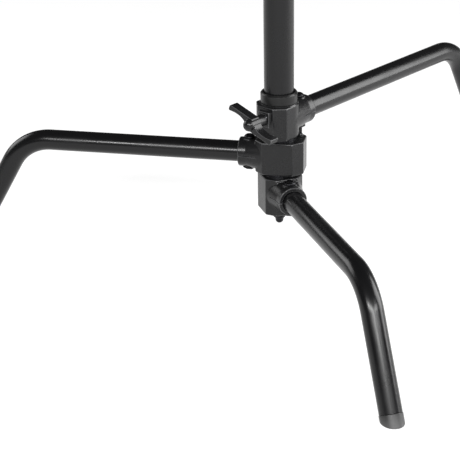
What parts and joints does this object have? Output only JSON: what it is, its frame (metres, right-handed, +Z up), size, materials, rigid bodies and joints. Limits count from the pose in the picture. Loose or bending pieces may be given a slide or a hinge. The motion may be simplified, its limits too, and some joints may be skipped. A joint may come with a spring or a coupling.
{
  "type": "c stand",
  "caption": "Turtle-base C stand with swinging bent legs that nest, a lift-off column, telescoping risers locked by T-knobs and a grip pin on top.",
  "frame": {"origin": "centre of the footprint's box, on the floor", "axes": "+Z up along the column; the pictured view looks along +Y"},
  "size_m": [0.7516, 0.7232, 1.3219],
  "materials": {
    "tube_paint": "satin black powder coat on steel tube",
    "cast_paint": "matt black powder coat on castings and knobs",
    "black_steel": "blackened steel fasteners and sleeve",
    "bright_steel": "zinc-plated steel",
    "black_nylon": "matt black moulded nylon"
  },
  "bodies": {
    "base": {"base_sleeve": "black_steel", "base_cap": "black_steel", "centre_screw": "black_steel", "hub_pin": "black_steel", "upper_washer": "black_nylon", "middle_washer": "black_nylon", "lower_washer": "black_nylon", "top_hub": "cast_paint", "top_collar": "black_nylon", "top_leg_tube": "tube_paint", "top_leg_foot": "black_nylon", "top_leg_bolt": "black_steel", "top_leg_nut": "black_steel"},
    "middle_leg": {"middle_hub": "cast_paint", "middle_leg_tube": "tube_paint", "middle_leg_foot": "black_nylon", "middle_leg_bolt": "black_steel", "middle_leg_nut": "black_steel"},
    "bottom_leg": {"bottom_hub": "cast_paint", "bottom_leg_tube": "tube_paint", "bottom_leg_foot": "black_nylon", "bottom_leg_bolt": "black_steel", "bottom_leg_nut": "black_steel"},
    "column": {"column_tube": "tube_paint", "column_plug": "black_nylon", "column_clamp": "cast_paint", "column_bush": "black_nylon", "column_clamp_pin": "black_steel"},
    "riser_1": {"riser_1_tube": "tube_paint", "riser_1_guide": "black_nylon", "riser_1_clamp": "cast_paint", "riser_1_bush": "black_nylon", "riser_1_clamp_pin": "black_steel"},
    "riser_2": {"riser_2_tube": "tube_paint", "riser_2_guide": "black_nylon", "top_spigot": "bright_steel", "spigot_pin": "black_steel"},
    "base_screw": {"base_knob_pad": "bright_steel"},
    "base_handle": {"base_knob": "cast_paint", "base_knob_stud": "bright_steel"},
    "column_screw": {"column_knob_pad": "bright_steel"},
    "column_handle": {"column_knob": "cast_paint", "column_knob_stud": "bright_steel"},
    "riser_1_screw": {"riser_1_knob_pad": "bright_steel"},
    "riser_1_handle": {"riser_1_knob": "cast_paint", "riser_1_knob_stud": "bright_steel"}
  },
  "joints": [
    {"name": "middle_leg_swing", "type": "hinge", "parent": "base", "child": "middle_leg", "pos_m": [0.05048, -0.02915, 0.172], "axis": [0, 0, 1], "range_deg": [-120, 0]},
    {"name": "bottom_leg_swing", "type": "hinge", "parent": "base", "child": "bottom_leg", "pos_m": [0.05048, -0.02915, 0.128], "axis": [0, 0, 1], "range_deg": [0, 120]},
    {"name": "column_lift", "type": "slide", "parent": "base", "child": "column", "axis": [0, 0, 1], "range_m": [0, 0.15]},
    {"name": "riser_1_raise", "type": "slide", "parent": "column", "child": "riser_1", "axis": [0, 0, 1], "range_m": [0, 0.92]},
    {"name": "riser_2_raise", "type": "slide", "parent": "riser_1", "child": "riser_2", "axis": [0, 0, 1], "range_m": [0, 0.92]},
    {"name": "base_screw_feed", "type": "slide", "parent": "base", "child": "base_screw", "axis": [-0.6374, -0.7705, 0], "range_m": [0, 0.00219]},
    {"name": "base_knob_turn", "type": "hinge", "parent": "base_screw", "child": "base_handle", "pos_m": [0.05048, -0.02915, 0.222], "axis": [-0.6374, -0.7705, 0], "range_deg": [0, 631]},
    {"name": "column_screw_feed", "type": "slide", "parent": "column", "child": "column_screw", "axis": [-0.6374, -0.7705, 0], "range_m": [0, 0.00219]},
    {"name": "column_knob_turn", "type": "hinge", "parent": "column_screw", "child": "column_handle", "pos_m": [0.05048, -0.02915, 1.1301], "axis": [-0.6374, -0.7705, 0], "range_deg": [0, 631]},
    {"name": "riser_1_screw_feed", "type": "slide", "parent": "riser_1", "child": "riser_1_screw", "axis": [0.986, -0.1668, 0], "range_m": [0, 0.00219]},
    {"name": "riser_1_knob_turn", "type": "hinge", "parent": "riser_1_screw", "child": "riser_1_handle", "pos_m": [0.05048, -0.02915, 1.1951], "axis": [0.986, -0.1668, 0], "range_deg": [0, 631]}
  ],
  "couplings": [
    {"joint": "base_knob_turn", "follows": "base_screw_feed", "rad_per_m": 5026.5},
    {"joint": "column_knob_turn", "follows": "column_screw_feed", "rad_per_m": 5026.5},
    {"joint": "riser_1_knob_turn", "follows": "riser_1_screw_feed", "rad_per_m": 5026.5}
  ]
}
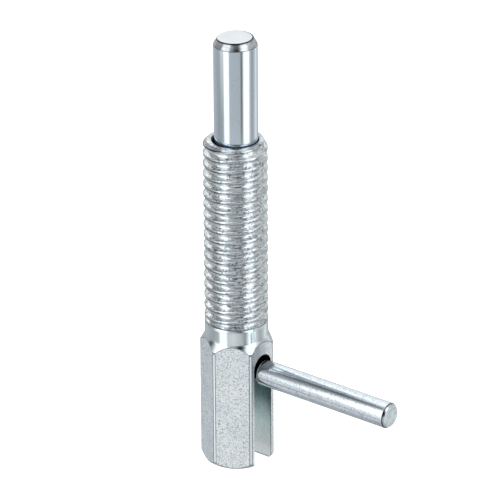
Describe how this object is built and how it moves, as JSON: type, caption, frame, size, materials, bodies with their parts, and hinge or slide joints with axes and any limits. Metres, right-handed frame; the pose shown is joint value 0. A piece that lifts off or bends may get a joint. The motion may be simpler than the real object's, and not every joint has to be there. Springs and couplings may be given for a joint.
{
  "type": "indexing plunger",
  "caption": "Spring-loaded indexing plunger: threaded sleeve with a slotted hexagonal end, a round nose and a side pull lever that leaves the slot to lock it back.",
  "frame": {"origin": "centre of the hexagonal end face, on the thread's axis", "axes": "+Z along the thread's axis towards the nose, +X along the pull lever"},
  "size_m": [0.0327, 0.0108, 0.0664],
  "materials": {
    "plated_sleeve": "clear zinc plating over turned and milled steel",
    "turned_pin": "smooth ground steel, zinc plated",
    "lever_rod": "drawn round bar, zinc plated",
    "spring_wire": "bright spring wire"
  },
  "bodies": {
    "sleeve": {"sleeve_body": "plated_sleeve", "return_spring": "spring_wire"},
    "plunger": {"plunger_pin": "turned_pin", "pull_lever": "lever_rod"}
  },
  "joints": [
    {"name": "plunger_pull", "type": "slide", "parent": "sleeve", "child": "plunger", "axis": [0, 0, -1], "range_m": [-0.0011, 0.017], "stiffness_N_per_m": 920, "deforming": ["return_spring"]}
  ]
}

______

Extract the full listing above without altering anything.

_FINAL ANSWER_
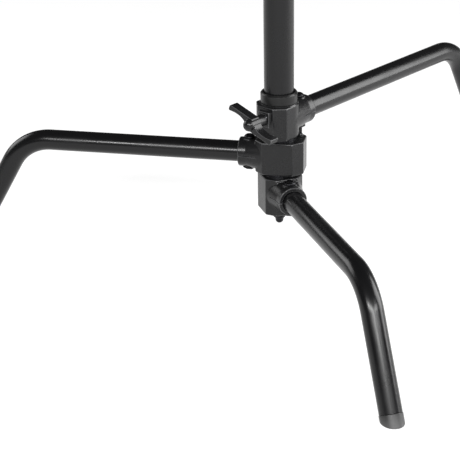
What parts and joints does this object have? Output only JSON: what it is, its frame (metres, right-handed, +Z up), size, materials, rigid bodies and joints. Limits count from the pose in the picture. Loose or bending pieces may be given a slide or a hinge. The motion may be simplified, its limits too, and some joints may be skipped. A joint may come with a spring or a coupling.
{
  "type": "c stand",
  "caption": "Turtle-base C stand with swinging bent legs that nest, a lift-off column, telescoping risers locked by T-knobs and a grip pin on top.",
  "frame": {"origin": "centre of the footprint's box, on the floor", "axes": "+Z up along the column; the pictured view looks along +Y"},
  "size_m": [0.7516, 0.7232, 1.3219],
  "materials": {
    "tube_paint": "satin black powder coat on steel tube",
    "cast_paint": "matt black powder coat on castings and knobs",
    "black_steel": "blackened steel fasteners and sleeve",
    "bright_steel": "zinc-plated steel",
    "black_nylon": "matt black moulded nylon"
  },
  "bodies": {
    "base": {"base_sleeve": "black_steel", "base_cap": "black_steel", "centre_screw": "black_steel", "hub_pin": "black_steel", "upper_washer": "black_nylon", "middle_washer": "black_nylon", "lower_washer": "black_nylon", "top_hub": "cast_paint", "top_collar": "black_nylon", "top_leg_tube": "tube_paint", "top_leg_foot": "black_nylon", "top_leg_bolt": "black_steel", "top_leg_nut": "black_steel"},
    "middle_leg": {"middle_hub": "cast_paint", "middle_leg_tube": "tube_paint", "middle_leg_foot": "black_nylon", "middle_leg_bolt": "black_steel", "middle_leg_nut": "black_steel"},
    "bottom_leg": {"bottom_hub": "cast_paint", "bottom_leg_tube": "tube_paint", "bottom_leg_foot": "black_nylon", "bottom_leg_bolt": "black_steel", "bottom_leg_nut": "black_steel"},
    "column": {"column_tube": "tube_paint", "column_plug": "black_nylon", "column_clamp": "cast_paint", "column_bush": "black_nylon", "column_clamp_pin": "black_steel"},
    "riser_1": {"riser_1_tube": "tube_paint", "riser_1_guide": "black_nylon", "riser_1_clamp": "cast_paint", "riser_1_bush": "black_nylon", "riser_1_clamp_pin": "black_steel"},
    "riser_2": {"riser_2_tube": "tube_paint", "riser_2_guide": "black_nylon", "top_spigot": "bright_steel", "spigot_pin": "black_steel"},
    "base_screw": {"base_knob_pad": "bright_steel"},
    "base_handle": {"base_knob": "cast_paint", "base_knob_stud": "bright_steel"},
    "column_screw": {"column_knob_pad": "bright_steel"},
    "column_handle": {"column_knob": "cast_paint", "column_knob_stud": "bright_steel"},
    "riser_1_screw": {"riser_1_knob_pad": "bright_steel"},
    "riser_1_handle": {"riser_1_knob": "cast_paint", "riser_1_knob_stud": "bright_steel"}
  },
  "joints": [
    {"name": "middle_leg_swing", "type": "hinge", "parent": "base", "child": "middle_leg", "pos_m": [0.05048, -0.02915, 0.172], "axis": [0, 0, 1], "range_deg": [-120, 0]},
    {"name": "bottom_leg_swing", "type": "hinge", "parent": "base", "child": "bottom_leg", "pos_m": [0.05048, -0.02915, 0.128], "axis": [0, 0, 1], "range_deg": [0, 120]},
    {"name": "column_lift", "type": "slide", "parent": "base", "child": "column", "axis": [0, 0, 1], "range_m": [0, 0.15]},
    {"name": "riser_1_raise", "type": "slide", "parent": "column", "child": "riser_1", "axis": [0, 0, 1], "range_m": [0, 0.92]},
    {"name": "riser_2_raise", "type": "slide", "parent": "riser_1", "child": "riser_2", "axis": [0, 0, 1], "range_m": [0, 0.92]},
    {"name": "base_screw_feed", "type": "slide", "parent": "base", "child": "base_screw", "axis": [-0.6374, -0.7705, 0], "range_m": [0, 0.00219]},
    {"name": "base_knob_turn", "type": "hinge", "parent": "base_screw", "child": "base_handle", "pos_m": [0.05048, -0.02915, 0.222], "axis": [-0.6374, -0.7705, 0], "range_deg": [0, 631]},
    {"name": "column_screw_feed", "type": "slide", "parent": "column", "child": "column_screw", "axis": [-0.6374, -0.7705, 0], "range_m": [0, 0.00219]},
    {"name": "column_knob_turn", "type": "hinge", "parent": "column_screw", "child": "column_handle", "pos_m": [0.05048, -0.02915, 1.1301], "axis": [-0.6374, -0.7705, 0], "range_deg": [0, 631]},
    {"name": "riser_1_screw_feed", "type": "slide", "parent": "riser_1", "child": "riser_1_screw", "axis": [0.986, -0.1668, 0], "range_m": [0, 0.00219]},
    {"name": "riser_1_knob_turn", "type": "hinge", "parent": "riser_1_screw", "child": "riser_1_handle", "pos_m": [0.05048, -0.02915, 1.1951], "axis": [0.986, -0.1668, 0], "range_deg": [0, 631]}
  ],
  "couplings": [
    {"joint": "base_knob_turn", "follows": "base_screw_feed", "rad_per_m": 5026.5},
    {"joint": "column_knob_turn", "follows": "column_screw_feed", "rad_per_m": 5026.5},
    {"joint": "riser_1_knob_turn", "follows": "riser_1_screw_feed", "rad_per_m": 5026.5}
  ]
}
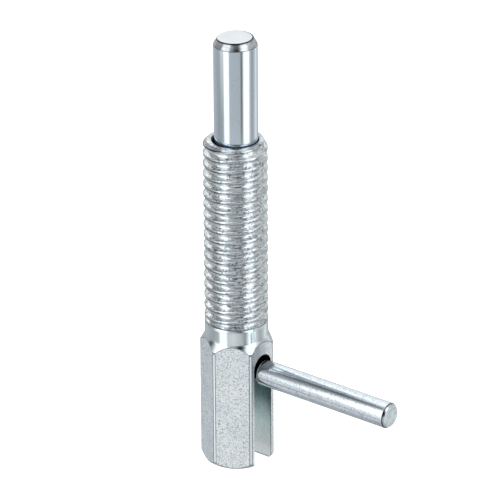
Describe how this object is built and how it moves, as JSON: type, caption, frame, size, materials, bodies with their parts, and hinge or slide joints with axes and any limits. Metres, right-handed frame; the pose shown is joint value 0. A piece that lifts off or bends may get a joint. The motion may be simpler than the real object's, and not every joint has to be there. Springs and couplings may be given for a joint.
{
  "type": "indexing plunger",
  "caption": "Spring-loaded indexing plunger: threaded sleeve with a slotted hexagonal end, a round nose and a side pull lever that leaves the slot to lock it back.",
  "frame": {"origin": "centre of the hexagonal end face, on the thread's axis", "axes": "+Z along the thread's axis towards the nose, +X along the pull lever"},
  "size_m": [0.0327, 0.0108, 0.0664],
  "materials": {
    "plated_sleeve": "clear zinc plating over turned and milled steel",
    "turned_pin": "smooth ground steel, zinc plated",
    "lever_rod": "drawn round bar, zinc plated",
    "spring_wire": "bright spring wire"
  },
  "bodies": {
    "sleeve": {"sleeve_body": "plated_sleeve", "return_spring": "spring_wire"},
    "plunger": {"plunger_pin": "turned_pin", "pull_lever": "lever_rod"}
  },
  "joints": [
    {"name": "plunger_pull", "type": "slide", "parent": "sleeve", "child": "plunger", "axis": [0, 0, -1], "range_m": [-0.0011, 0.017], "stiffness_N_per_m": 920, "deforming": ["return_spring"]}
  ]
}